If you take this another step further, in most modules you often have a multiplicity relationship between two entities. In terms of a database, think about a foreign-key relationship beteen two entities.

In terms of an actual example, think the designated Customer of an Opportunity in a CRM system. For a given Opportunity you need to select a Customer that the opportunity is for, if both opportunity and customer are entities in the system then we have another prime usage for the Search System pattern.

From a usability perspective the Customer field on the Opportunity module’s detail screen should allow the user to do two of the 4 tasks in the main system nav; search for a customer or add one. Introducing yet another usability metaphor here is a mistake. The user’s already had to learn how to search for and sift through a list of results for Customer in the main nav. Why not re-use that metaphor again here when selecting the customer for this opportunity?

Not into the low level detail (that’s for a later posting) this is the essence of the Search System Pattern; a series of design decisions, architectural contracts and application interfaces that mean the user will be presented with the same metaphor anytime they need to select, add or find a related entity for a given operation.
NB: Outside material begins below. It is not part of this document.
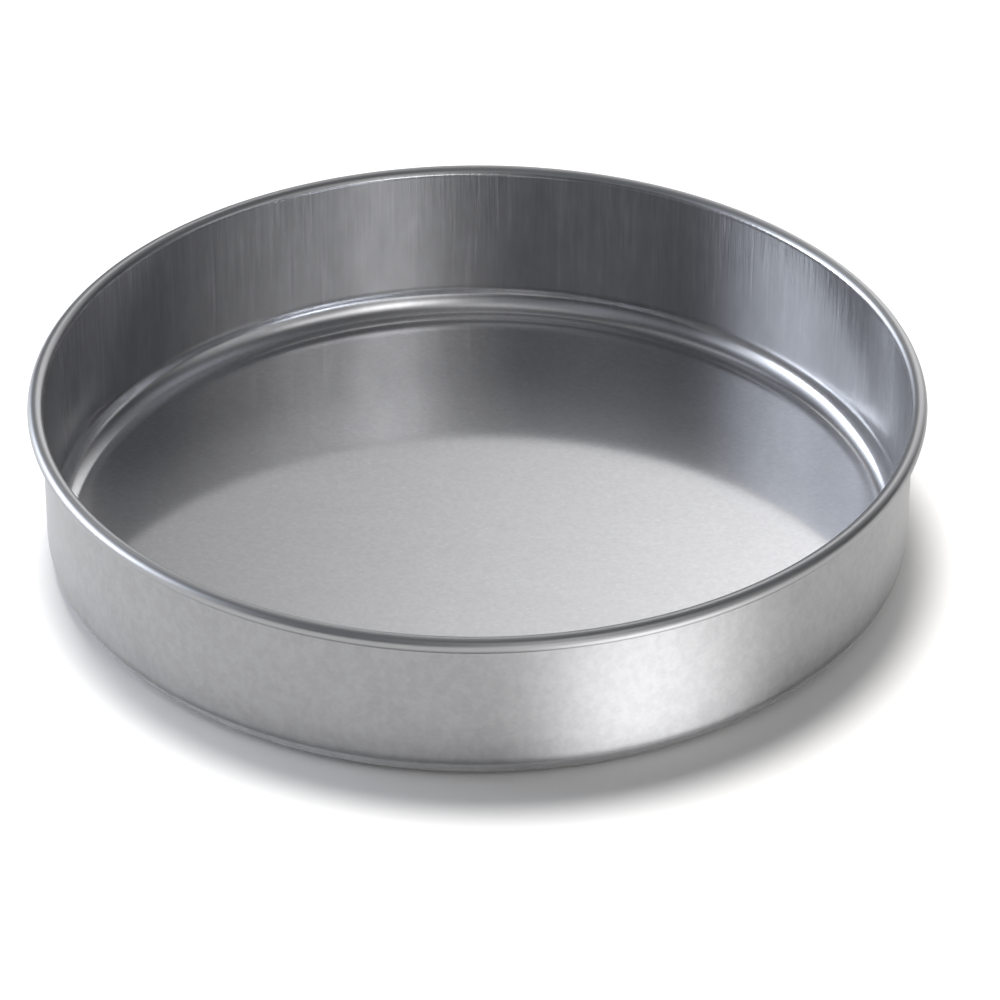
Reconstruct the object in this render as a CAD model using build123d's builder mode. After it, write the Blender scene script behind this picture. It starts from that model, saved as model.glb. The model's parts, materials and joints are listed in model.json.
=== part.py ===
from build123d import *
from math import acos, degrees
import os

# A shallow round cake tin with straight sides and a solid base. It is two pieces: a pan drawn
# from one sheet of steel, and a wire hoop that the pan's top edge is curled round to stiffen it.
# Millimetres, +Z up. The origin is the centre of the underside.

# Driving dimensions
inner_diameter = 200.0
overall_height = 40.0
sheet_thickness = 0.5
corner_radius = 6.5  # on the inside, between the floor and the wall
wire_diameter = 2.5
wire_clearance = 0.1  # all round the wire, inside the curl
lip_gap = 0.1  # between the curl's cut edge and the outside of the wall
wire_butt_gap = 1.0  # between the two ends of the hoop

# The wall stands straight up from the floor's corner to the curl
inner_radius = inner_diameter / 2
outer_radius = inner_radius + sheet_thickness
corner_centre_radius = inner_radius - corner_radius
corner_centre_height = sheet_thickness + corner_radius

# The curl leaves the wall at its inner face, goes over the wire and comes back under it
curl_inner_radius = wire_diameter / 2 + wire_clearance
curl_outer_radius = curl_inner_radius + sheet_thickness
curl_centre_radius = inner_radius + curl_outer_radius
curl_centre_height = overall_height - curl_outer_radius
lip_reach = curl_centre_radius - outer_radius - lip_gap
curl_turn = 180 + degrees(acos(-lip_reach / curl_outer_radius))

# The pan: the sheet's section from the middle of the floor to the cut edge, turned about Z
with BuildPart() as pan_shell:
    with BuildSketch(Plane.YZ):
        with BuildLine():
            # The face that touches the cake, which becomes the outside of the curl
            floor_top = Line((0, sheet_thickness), (corner_centre_radius, sheet_thickness))
            inner_corner = CenterArc(
                (corner_centre_radius, corner_centre_height), corner_radius, -90, 90
            )
            inner_wall = Line(inner_corner @ 1, (inner_radius, curl_centre_height))
            curl_outside = CenterArc(
                (curl_centre_radius, curl_centre_height), curl_outer_radius, 180, -curl_turn
            )
            # The other face, which becomes the inside of the curl
            curl_inside = CenterArc(
                (curl_centre_radius, curl_centre_height), curl_inner_radius, 180, -curl_turn
            )
            outer_wall = Line(curl_inside @ 0, (outer_radius, corner_centre_height))
            outer_corner = CenterArc(
                (corner_centre_radius, corner_centre_height), corner_radius + sheet_thickness, 0, -90
            )
            underside = Line(outer_corner @ 1, (0, 0))
            # The cut edge and the middle of the floor close the section
            cut_edge = Line(curl_outside @ 1, curl_inside @ 1)
            middle = Line(underside @ 1, floor_top @ 0)
        make_face()
    revolve(axis=Axis.Z)
pan_shell.part.label = "pan_shell"

# The hoop: a round wire bent to a ring, its two ends facing each other at the back
with BuildPart() as rim_wire:
    with BuildSketch(Plane.YZ):
        with Locations((curl_centre_radius, curl_centre_height)):
            Circle(wire_diameter / 2)
    revolve(axis=Axis.Z, revolution_arc=360 - degrees(wire_butt_gap / curl_centre_radius))
rim_wire.part.label = "rim_wire"

os.makedirs("parts", exist_ok=True)
export_step(pan_shell.part, "parts/pan_shell.step")
export_step(rim_wire.part, "parts/rim_wire.step")
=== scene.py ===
import json
from math import acos, cos, hypot, pi, radians, sin

import bpy
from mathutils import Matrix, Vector


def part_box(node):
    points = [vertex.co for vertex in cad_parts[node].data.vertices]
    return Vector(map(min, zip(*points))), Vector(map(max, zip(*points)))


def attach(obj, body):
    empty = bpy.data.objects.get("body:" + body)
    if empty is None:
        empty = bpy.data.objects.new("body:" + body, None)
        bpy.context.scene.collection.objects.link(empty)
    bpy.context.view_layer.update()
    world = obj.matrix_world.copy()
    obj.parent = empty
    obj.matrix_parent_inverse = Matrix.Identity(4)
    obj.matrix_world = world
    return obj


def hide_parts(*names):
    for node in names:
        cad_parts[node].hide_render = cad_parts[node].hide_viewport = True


# A round cake tin: a pan drawn from one sheet of tinned steel, its edge curled over a wire hoop.
# Metres, +Z up, the origin at the centre of the underside.

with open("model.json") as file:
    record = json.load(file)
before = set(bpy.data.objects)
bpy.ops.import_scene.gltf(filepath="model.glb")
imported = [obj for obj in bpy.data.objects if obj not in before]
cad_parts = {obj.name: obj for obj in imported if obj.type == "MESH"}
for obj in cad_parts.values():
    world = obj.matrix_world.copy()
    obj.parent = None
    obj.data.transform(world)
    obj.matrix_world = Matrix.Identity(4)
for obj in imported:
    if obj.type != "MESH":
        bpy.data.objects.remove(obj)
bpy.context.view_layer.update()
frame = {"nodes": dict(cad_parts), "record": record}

MM = 0.001

# The tin's sizes, read from the frame
mounts = {mount["name"]: mount for mount in frame["record"]["mounts"]}
sheet = mounts["inner_floor"]["pos_m"][2] - mounts["base_rest"]["pos_m"][2]
rim_low, rim_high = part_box("pan_shell")
wire_low, wire_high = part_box("rim_wire")
height = rim_high.z


def reach(node, from_height=0.0, to_height=height):
    """How far a node's points lie from the Z axis at most, between two heights."""
    points = [vertex.co for vertex in frame["nodes"][node].data.vertices]
    return max(hypot(p.x, p.y) for p in points if from_height <= p.z <= to_height)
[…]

It’s worth noting though, that in applications a “Search”, by it’s very definition, is very specific task. So you could waste many man hours trying to generalise and abstract the Search system resulting in an over-engineered, hard to understand system. You need to achieve a balance between delivering the specificity of an application search and doing it in a way that does re-use common code and user metaphors. In this respect, the Search System Pattern, is more than just a design pattern as it also involves usability aspects and metaphors as well as the underlying system design.